We organised a tour with SeaCat (his real name was Octavia) who took us up into the mountains for a hike, to see the Trafalgar falls and the Tito Gorge. It was a fantastic day out. SeaCat was so knowledgeable about the rainforests and showed us how nature was fighting back. The trees were stripped down to just their trunks but only six months later the trunks had sprouted little branches which were covered in leaves and even fruits. Amazingly bird life still existed and we saw parrots sitting in the trees (normally you would only hear them as seeing would be almost impossible as they would be high up in the dense canopy of the rain forest). It will take 20 years for the rainforests to return to their full glory.
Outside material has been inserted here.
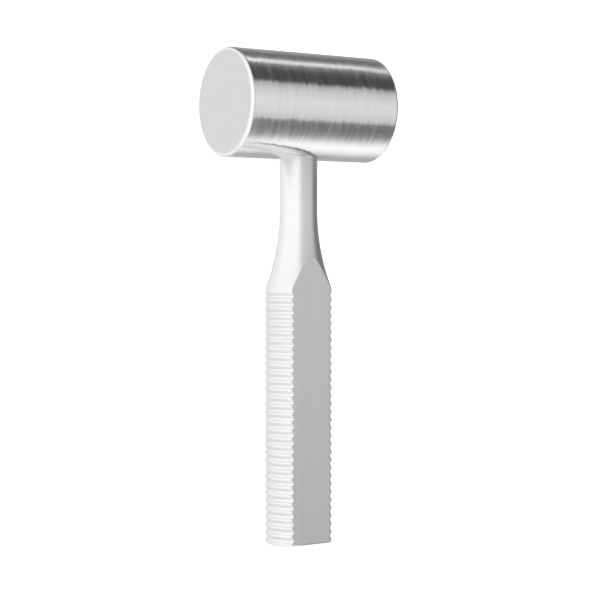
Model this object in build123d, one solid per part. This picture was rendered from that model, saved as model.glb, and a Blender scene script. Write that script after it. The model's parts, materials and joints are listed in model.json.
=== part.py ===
from build123d import *
from math import asin, atan2, cos, degrees, hypot, radians, sin, sqrt
import os

# Surgical mallet: a solid turned steel head and a one-piece turned and milled steel handle.
# Lengths in millimetres. Both pieces are drawn in a working frame and laid down at the end:
# X runs along the head, the handle runs from the head's centre towards -Y, and the grip's
# two flats face +Z and -Z. The origin of the working frame is the centre of the head.

# Head
head_diameter = 40.0
head_length = 64.2
head_edge_round = 1.2            # round between each striking face and the barrel

# Joint between the handle and the head
bore_depth = 26.0                # from the underside of the barrel to the bottom of the blind bore
bore_clearance = 0.05            # gap round the neck in the bore, on the radius
neck_end_chamfer = 1.0           # lead-in on the end of the handle that enters the bore

# Neck and bottle-shaped flare
neck_diameter = 14.05
neck_length = 18.7               # straight neck that shows below the head
flare_radius = 83.0              # hollow curve that widens the neck
shoulder_round = 6.0             # round that turns the flare into the grip

# Grip
grip_diameter = 25.0
grip_across_flats = 18.0
groove_count = 31
groove_pitch = 3.02
groove_depth = 0.5
ridge_width = 0.75               # top of the ridge left between two grooves
end_land = 0.1                   # what the last ridge is longer than half a ridge, above the end's round
grip_end_round = 0.7             # round of the edge at the end of the grip

# Half sizes, and the width that the ridges leave to a groove
head_radius = head_diameter / 2
neck_radius = neck_diameter / 2
grip_radius = grip_diameter / 2
flat_height = grip_across_flats / 2
groove_width = groove_pitch - ridge_width

# Places along the handle, as distances from the centre of the head
neck_top = head_radius - bore_depth
flare_start = head_radius + neck_length
flare_centre_radius = neck_radius + flare_radius
shoulder_centre_radius = grip_radius - shoulder_round
flare_length = sqrt(
    (flare_radius + shoulder_round) ** 2 - (flare_centre_radius - shoulder_centre_radius) ** 2
)
grip_start = flare_start + flare_length
end_round_start = grip_start + groove_count * groove_pitch + end_land
handle_end = end_round_start + grip_end_round


def on_profile(radius, distance):
    """Point of the handle's turned profile, at a radius and a distance from the head's centre."""
    return (radius, -distance)


def flare_curves():
    """The hollow flare and the round shoulder, tangent to the neck, to each other and to the grip."""
    lean = asin(flare_length / (flare_radius + shoulder_round))
    meeting_radius = flare_centre_radius - flare_radius * cos(lean)
    meeting_distance = flare_start + flare_radius * sin(lean)
    flare_middle = on_profile(
        flare_centre_radius - flare_radius * cos(lean / 2), flare_start + flare_radius * sin(lean / 2)
    )
    shoulder_middle = on_profile(
        shoulder_centre_radius + shoulder_round * cos(lean / 2), grip_start - shoulder_round * sin(lean / 2)
    )
    meeting = on_profile(meeting_radius, meeting_distance)
    flare = ThreePointArc(on_profile(neck_radius, flare_start), flare_middle, meeting)
    shoulder = ThreePointArc(meeting, shoulder_middle, on_profile(grip_radius, grip_start))
    return [flare, shoulder]


def groove_curves():
    """The grooved side of the grip: hollow round grooves with a narrow ridge left between each two."""
    curves = []
    ridge_top = on_profile(grip_radius, grip_start)
    for index in range(groove_count):
        middle = grip_start + (index + 0.5) * groove_pitch
        groove_top = on_profile(grip_radius, middle - groove_width / 2)
        groove_foot = on_profile(grip_radius, middle + groove_width / 2)
        curves.append(Line(ridge_top, groove_top))
        curves.append(ThreePointArc(groove_top, on_profile(grip_radius - groove_depth, middle), groove_foot))
        ridge_top = groove_foot
    curves.append(Line(ridge_top, on_profile(grip_radius, end_round_start)))
    return curves


def turned_bar():
    """The handle as it leaves the lathe: neck, flare and grooved grip, all round."""
    curves = [
        Line(on_profile(0, neck_top), on_profile(neck_radius - neck_end_chamfer, neck_top)),
        Line(
            on_profile(neck_radius - neck_end_chamfer, neck_top),
            on_profile(neck_radius, neck_top + neck_end_chamfer),
        ),
        Line(on_profile(neck_radius, neck_top + neck_end_chamfer), on_profile(neck_radius, flare_start)),
    ]
    curves += flare_curves()
    curves += groove_curves()
    curves += [
        end_round_curve(grip_radius),
        Line(on_profile(grip_radius - grip_end_round, handle_end), on_profile(0, handle_end)),
        Line(on_profile(0, handle_end), on_profile(0, neck_top)),
    ]
    return revolve(make_face(Wire(curves)), axis=Axis.Y)


def end_round_curve(outside):
    """Quarter round from a side that lies at this distance from the middle onto the grip's end."""
    middle = on_profile(
        outside - grip_end_round * (1 - cos(radians(45))), end_round_start + grip_end_round * sin(radians(45))
    )
    return ThreePointArc(
        on_profile(outside, end_round_start), middle, on_profile(outside - grip_end_round, handle_end)
    )


def flat_cutter():
    """What the mill takes off one side: all that lies outside the flat and its rounded end edge."""
    clear_of_bar = 2 * grip_radius
    clear_of_end = handle_end + grip_radius
    curves = [
        Line(on_profile(flat_height, flare_start), on_profile(flat_height, end_round_start)),
        end_round_curve(flat_height),
        Line(
            on_profile(flat_height - grip_end_round, handle_end),
            on_profile(flat_height - grip_end_round, clear_of_end),
        ),
        Line(
            on_profile(flat_height - grip_end_round, clear_of_end), on_profile(clear_of_bar, clear_of_end)
        ),
        Line(on_profile(clear_of_bar, clear_of_end), on_profile(clear_of_bar, flare_start)),
        Line(on_profile(clear_of_bar, flare_start), on_profile(flat_height, flare_start)),
    ]
    return extrude(make_face(Wire(curves)), amount=clear_of_bar, both=True)


def make_handle():
    """The turned bar with its two flats milled along the grip."""
    cutter = flat_cutter()
    return turned_bar() - Rot(0, -90, 0) * cutter - Rot(0, 90, 0) * cutter


def make_head():
    """The solid barrel, with rounded edges and the blind bore that holds the handle."""
    barrel = Cylinder(head_radius, head_length, rotation=(0, 90, 0))
    barrel = fillet(barrel.edges().filter_by(GeomType.CIRCLE), head_edge_round)
    bore = Pos(0, -head_radius, 0) * Cylinder(
        neck_radius + bore_clearance,
        2 * bore_depth,
        rotation=(90, 0, 0),
    )
    return barrel - bore


def resting_tilt():
    """Angle that brings the barrel and the rounded end of the lower flat onto one table."""
    drop = flat_height - grip_end_round
    slope_to_round = atan2(drop, end_round_start)
    return asin((head_radius - grip_end_round) / hypot(end_round_start, drop)) - slope_to_round


def lay_down(piece):
    """Turns a piece from the working frame to its rest on the table and centres it in plan."""
    tilt = resting_tilt()
    reach = end_round_start * cos(tilt) + (flat_height - grip_end_round) * sin(tilt) + grip_end_round
    return Pos(0, (reach - head_radius) / 2, head_radius) * Rot(degrees(tilt), 0, 0) * piece


os.makedirs("parts", exist_ok=True)
export_step(lay_down(make_head()), "parts/head.step")
export_step(lay_down(make_handle()), "parts/handle.step")
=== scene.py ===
"""Looks of a surgical mallet: a turned, brushed steel head on a satin steel handle, in a pale studio."""
import json
import math

import bmesh
import bpy
from bpy.props import FloatProperty, IntProperty, PointerProperty
from mathutils import Matrix, Vector


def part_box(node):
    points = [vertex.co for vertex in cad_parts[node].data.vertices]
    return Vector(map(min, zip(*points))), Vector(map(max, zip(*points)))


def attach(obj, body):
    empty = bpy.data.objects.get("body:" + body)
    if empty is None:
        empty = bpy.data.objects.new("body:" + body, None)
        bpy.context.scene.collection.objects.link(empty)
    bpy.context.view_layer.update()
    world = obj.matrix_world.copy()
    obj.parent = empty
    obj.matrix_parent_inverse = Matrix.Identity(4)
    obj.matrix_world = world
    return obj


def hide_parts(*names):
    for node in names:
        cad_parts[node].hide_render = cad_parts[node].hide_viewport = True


bl_info = {
    "name": "Surgical Mallet",
    "version": (1, 0, 0),
    "blender": (4, 5, 0),
    "location": "View3D > Sidebar > Mallet",
    "description": "Steel mallet with a turned, brushed head and a grooved grip with two flats",
    "category": "Add Mesh",
}

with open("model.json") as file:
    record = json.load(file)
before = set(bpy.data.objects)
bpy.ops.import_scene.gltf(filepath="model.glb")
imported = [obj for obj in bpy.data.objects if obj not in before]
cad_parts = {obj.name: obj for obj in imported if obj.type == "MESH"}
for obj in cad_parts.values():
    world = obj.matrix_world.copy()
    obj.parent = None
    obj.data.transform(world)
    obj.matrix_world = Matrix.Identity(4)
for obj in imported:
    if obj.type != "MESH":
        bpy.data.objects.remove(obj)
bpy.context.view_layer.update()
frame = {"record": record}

# Places that the frame gives
mounts = {mount["name"]: mount for mount in frame["record"]["mounts"]}
head_low, head_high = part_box("head")
head_middle = (head_low + head_high) / 2
head_radius = head_high.z - head_middle.z
head_half_length = head_high.x - head_middle.x
upper_flat_axis = Vector(mounts["grip_flat_upper"]["axis"])
handle_tilt = math.atan2(-upper_flat_axis.y, upper_flat_axis.z)

MILLIMETRE = 0.001

# A face whose middle lies nearer than this to a plane lies on it
CLOSE = 0.005 * MILLIMETRE

# How deep the brushing's marks are
MARK_DEPTH = 0.01 * MILLIMETRE

# The camera, as fitted to the photograph
CAMERA_PLACE = Vector((-0.32505, -0.02214, 0.52000))
CAMERA_RIGHT = Vector((0.8405, -0.0363, 0.5406))
CAMERA_UP = Vector((0.0110, 0.9987, 0.0500))
CAMERA_LENS = 95.85
CAMERA_SENSOR = 36.0

# Where the mirrored screens stand, as distances from the middle of the head
WALL = 1.0
LEFT_WALL = -1.2
RIGHT_WALL = 1.9
CEILING = 0.6
LEFT_CEILING = 2.2
WALL_TOP = 1.6

# Where the bright left ends on the back and front walls, and where the bands' screens end
BACK_SPLIT = -0.25
FRONT_SPLIT = 0.15
BAND_END = 2.5

# Stops of a screen that has one level all over
EVEN = ((0, 1), (1, 1))


# Sizes, finishes and studio levels that a user would change

def length(name, description, default):
    """A length that shows in the sidebar with its unit."""
    return FloatProperty(name=name, description=description, default=default, unit="LENGTH", precision=5)


def level(name, description, default, highest=2.0):
    """A brightness, tone or roughness without a unit."""
    return FloatProperty(name=name, description=description, default=default, min=0.0, max=highest)


class MalletHeadSizes(bpy.types.PropertyGroup):
    """Sizes of the turned head"""

    edge_round: length("Edge round", "Round between a striking face and the barrel", 0.0012)
    bore_radius: length("Bore radius", "Radius of the blind bore for the handle", 0.007075)
    bore_depth: length("Bore depth", "Depth of the bore from the underside of the barrel", 0.026)
    steps: IntProperty(name="Steps", description="Facets round the barrel", default=224, min=32)


class MalletHandleSizes(bpy.types.PropertyGroup):
    """Sizes of the turned and milled handle"""

    seat: length("Seat", "How far the handle reaches past the middle of the head", 0.006)
    lead_in: length("Lead-in", "Chamfer on the end that enters the bore", 0.001)
    neck_radius: length("Neck radius", "Radius of the straight neck", 0.007025)
    flare_start: length("Flare start", "From the middle of the head to where the neck widens", 0.0387)
    flare_radius: length("Flare radius", "Radius of the hollow curve that widens the neck", 0.083)
    shoulder_round: length("Shoulder round", "Round that turns the flare into the grip", 0.006)
    grip_radius: length("Grip radius", "Radius over the ridges of the grip", 0.0125)
    flat_height: length("Flat height", "From the middle of the grip to each flat", 0.009)
    groove_count: IntProperty(name="Grooves", description="Grooves along the grip", default=31, min=1)
    groove_pitch: length("Groove pitch", "From one groove to the next", 0.00302)
    groove_depth: length("Groove depth", "Depth of each groove", 0.0005)
    ridge_width: length("Ridge width", "Top of the ridge left between two grooves", 0.00075)
    end_land: length("End land", "Plain length below the last ridge", 0.0001)
    end_round: length("End round", "Round of the edge at the end of the grip", 0.0007)
    ridge_softness: length("Ridge softness", "Polished edge of each ridge", 0.00012)
    steps: IntProperty(name="Steps", description="Facets round the grip", default=128, min=32)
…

We moved further up the coast to Portsmouth and did a further two tours, a trip down the Indian river (at 7.30 in the morning!) and a tour out to the Kalinago Indian reserve (the only indigenous decendents left in the Caribbean).
We were so glad we didn't bypass Dominica, it is still a beautiful and interesting island. We wish the islanders all the best in their recovery and pray that they are spared from another direct hit come the next hurricane season June to October.